Con il processo giunto a sentenza tra i Bidognetti e gli Schiavone poteva scoppiare un conflitto aperto. Per anni si erano fronteggiati attraverso vari clan a loro confederati, poi gli affari comuni avevano sempre prevalso sui contrasti.
I Bidognetti dispongono di potenti batterie di fuoco, il loro territorio è il nord del casertano, un dominio che giunge sino alla costa domizia. Ferocissimi, a Castelvolturno avevano bruciato vivo un barista, Francesco Salvo, titolare del locale in cui lavorava, il Tropicana, punito per aver osato sostituire i videopoker dei Bidognetti con quelli gestiti da un clan rivale.
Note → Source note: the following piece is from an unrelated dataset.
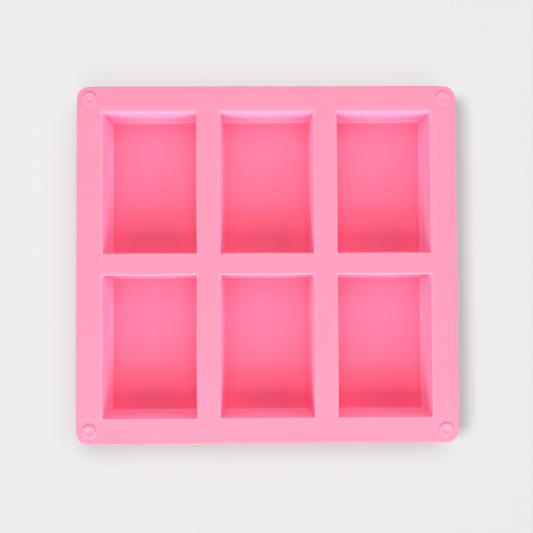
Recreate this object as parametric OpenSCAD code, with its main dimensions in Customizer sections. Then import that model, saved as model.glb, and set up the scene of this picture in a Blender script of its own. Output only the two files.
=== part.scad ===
// Six-cavity silicone soap mould: a flat deck, six straight-sided cups that hang below it
// and a small dimpled stud in each corner.
// The origin is on the surface that the cups stand on, under the middle of the tray.
// +X runs across the three columns, +Y runs to the back across the two rows, +Z is up.

/* [Soap bars] */
// Width of one bar, across the tray
bar_w = 53; // [36:0.5:80]
// Length of one bar, front to back
bar_l = 80.5; // [50:0.5:120]
// Depth of a cavity, from the deck's top to its floor
cavity_depth = 23; // [12:0.5:50]
// Radius of a cavity's four upright corners
upright_r = 0.8; // [0.3:0.1:6]
// Radius between a cavity's walls and its floor
floor_r = 1.6; // [0.4:0.1:5]
// Radius of the rounded edge around each mouth
mouth_r = 0.7; // [0.3:0.1:2]

/* [Deck] */
// Gap between two neighbouring columns of cavities
column_web = 13.5; // [9:0.5:30]
// Gap between the front and back rows of cavities
row_web = 12.3; // [9:0.1:30]
// Margin to the left and right of the outer cavities
side_margin = 15; // [13:0.5:40]
// Margin in front of and behind the cavities
end_margin = 14.8; // [13:0.1:40]
// Thickness of the deck
deck_t = 2.2; // [1.6:0.1:5]
// Radius of the deck's four corners, seen from above
deck_corner_r = 6.5; // [3:0.5:12]
// Radius of the deck's outer edge, top and bottom
deck_edge_r = 0.8; // [0.3:0.1:2]

/* [Cups] */
// Thickness of a cup's side walls
wall_t = 1.8; // [1:0.1:2.6]
// Thickness of a cup's floor
floor_t = 2; // [1.2:0.1:5]
// Radius of a cup's outer bottom edge
heel_r = 1.5; // [0.5:0.1:2]
// Radius of the fillet between a cup's outside and the deck
root_r = 1.5; // [0.5:0.1:1.8]

/* [Corner studs] */
// Diameter of a stud
stud_d = 8.1; // [6:0.1:10]
// Height of a stud above the deck
stud_h = 0.8; // [0.5:0.1:3]
// Radius of a stud's top outer edge
stud_edge_r = 0.4; // [0.1:0.1:0.4]
// Diameter of the dimple in a stud's top
dimple_d = 4.2; // [2:0.1:5]
// Depth of the dimple
dimple_depth = 0.5; // [0.2:0.1:0.5]
// Distance from the deck's two nearest edges to a stud's centre
stud_inset = 7.3; // [6:0.1:8]

/* [Hidden] */
$fn = 64;
ROWS = ["front", "back"];
COLUMNS = ["left", "centre", "right"];
SIDES = ["left", "right"];

function cup_name(row, column) = str("cavity_", ROWS[row], "_", COLUMNS[column]);
function stud_name(row, side) = str("corner_stud_", ROWS[row], "_", SIDES[side]);

SILICONE = [0.95, 0.42, 0.58];
SHADE = [0.90, 0.36, 0.52];
STUD = [0.97, 0.50, 0.65];

tray_w = 3 * bar_w + 2 * column_web + 2 * side_margin;
tray_l = 2 * bar_l + row_web + 2 * end_margin;
tray_h = cavity_depth + floor_t;
deck_bottom = tray_h - deck_t;
pitch_x = bar_w + column_web;
pitch_y = bar_l + row_web;

// Small radii give way where a thin deck or a tight corner leaves them no room.
min_land = 0.2;
mouth_edge = min(mouth_r, deck_t - min_land);
deck_edge = min(deck_edge_r, (deck_t - min_land) / 2);
cup_corner_r = upright_r + wall_t;
heel_bend = min(heel_r, cup_corner_r - min_land);

// Runs a profile round a rounded rectangle. The profile's x is measured from the corner's
// centre, so x = corner_r lies on the rectangle, and its y is the height.
module follow_edge(w, l, corner_r) {
    for (turn = [0:3]) {
        across = (turn % 2 == 0 ? w : l) - 2 * corner_r;
        along = (turn % 2 == 0 ? l : w) - 2 * corner_r;
        rotate(90 * turn) translate([across / 2, along / 2, 0]) {
            rotate([90, 0, 0]) linear_extrude(along) children();
            rotate_extrude(angle = 90) children();
        }
    }
}

// A solid block whose rim is the given profile, from z = low to z = high.
module rimmed_block(w, l, corner_r, low, high) {
    follow_edge(w, l, corner_r) children();
    translate([corner_r - w / 2, corner_r - l / 2, low])
        cube([w - 2 * corner_r, l - 2 * corner_r, high - low]);
}

// Half of a block's section, from its corner's centre at x = 0 out to x = reach,
// with its outer corners rounded at the bottom and at the top.
module section(reach, low, high, low_r, high_r) {
    difference() {
        translate([0, low]) square([reach, high - low]);
        if (low_r > 0) translate([reach - low_r, low + low_r]) mirror([0, 1]) corner_waste(low_r);
        if (high_r > 0) translate([reach - high_r, high - high_r]) corner_waste(high_r);
    }
}

// The shape of a cast bar: a rounded rectangle whose bottom edges are rounded all round,
// meeting in mitres at the corners, from z = low to z = high.
module bar_block(w, l, corner_r, low, high, low_r) {
    intersection() {
        rimmed_block(w, l, corner_r, low, high)
            section(corner_r, low, high, 0, 0);
        side_view(w, l, low, high, low_r);
        rotate(90) side_view(l, w, low, high, low_r);
    }
}

// A bar's section across its width, with rounded bottom corners, run along its length.
module side_view(w, l, low, high, low_r) {
    rotate([90, 0, 0]) linear_extrude(l, center = true)
        for (side = [0:1]) mirror([side, 0])
            section(w / 2, low, high, low_r, 0);
}

// What a rounded corner of radius r takes off a square one.
module corner_waste(r) {
    difference() {
        square(r + 1);
        circle(r);
    }
}

module at_cavity(row, column) {
    translate([(column - 1) * pitch_x, (row - 0.5) * pitch_y, 0]) children();
}

module at_corner(row, side) {
    translate([
        (2 * side - 1) * (tray_w / 2 - stud_inset),
        (2 * row - 1) * (tray_l / 2 - stud_inset),
        0
    ]) children();
}

// Flat sheet with six mouths. Each mouth is a straight opening with a rounded lip round it.
module deck() {
    hole_w = bar_w + 2 * mouth_edge;
    hole_l = bar_l + 2 * mouth_edge;
    hole_r = upright_r + mouth_edge;
    color(SILICONE) union() {
        difference() {
            rimmed_block(tray_w, tray_l, deck_corner_r, deck_bottom, tray_h)
                section(deck_corner_r, deck_bottom, tray_h, deck_edge, deck_edge);
            for (row = [0:1], column = [0:2])
                at_cavity(row, column)
                    rimmed_block(hole_w, hole_l, hole_r, deck_bottom - 1, tray_h + 1)
                        section(hole_r, deck_bottom - 1, tray_h + 1, 0, 0);
        }
        for (row = [0:1], column = [0:2])
            at_cavity(row, column)
                follow_edge(bar_w, bar_l, upright_r)
                    translate([upright_r + mouth_edge, 0]) mirror([1, 0])
                        section(mouth_edge, deck_bottom, tray_h, 0, mouth_edge);
    }
}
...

I Mezzanotte erano arrivati a lanciare una bomba al fosforo contro l'auto di Gabriele Spenuso, mentre camminava sulla Nola-Villa Literno. Domenico Bidognetti aveva ordinato l'eliminazione di Antonio Magliulo nel 2001, perché aveva osato fare avances, nonostante fosse un uomo sposato, a una ragazza, cugina di un boss. L'avevano legato a una sedia, su una spiaggia, e dinanzi al mare avevano iniziato a imbottirgli la bocca e le narici di sabbia. Per respirare Magliulo inghiottiva e sputava sabbia e cercava di soffiarla fuori dal naso. Vomitava, masticava, agitava il collo, impastava con la saliva la rena creando una specie di primitivo cemento, una materia collosa che lentamente lo affogò. La ferocia dei Mezzanotte era direttamente proporzionale al potere imprenditoriale. Legati al ciclo dei rifiuti, i Bidognetti avevano stretto — secondo diverse indagini della DDA di Napoli del 1993 e del 2006 — alleanze con la massoneria deviata della P2. Smaltivano illegalmente, e a prezzi molto convenienti, i rifiuti tossici di imprenditori legati alla loggia. Un nipote di Cicciotto di Mezzanotte, Gaetano Cerci, arrestato nell'ambito dell'operazione "Adelphi" sulle ecomafie, era il contatto tra la camorra casalese e alcuni massoni, e si incontrava molto spesso per affari direttamente con Licio Gelli. Affare che gli inquirenti sono riusciti a scoprire nel volume finanziario di una sola impresa coinvolta e che è stato quantificato in oltre trentacinque milioni di euro. I due boss, Bidognetti e Schiavone, entrambi in galera, entrambi con ergastoli sulle spalle, avrebbero potuto tentare di sfruttare ognuno la condanna dell'altro per sguinzagliare i propri uomini e tentare di eliminare il clan rivale. Ci fu un momento in cui tutto sembrò crollare in un enorme conflitto, di quelli che portano morti a grappolo ogni giorno.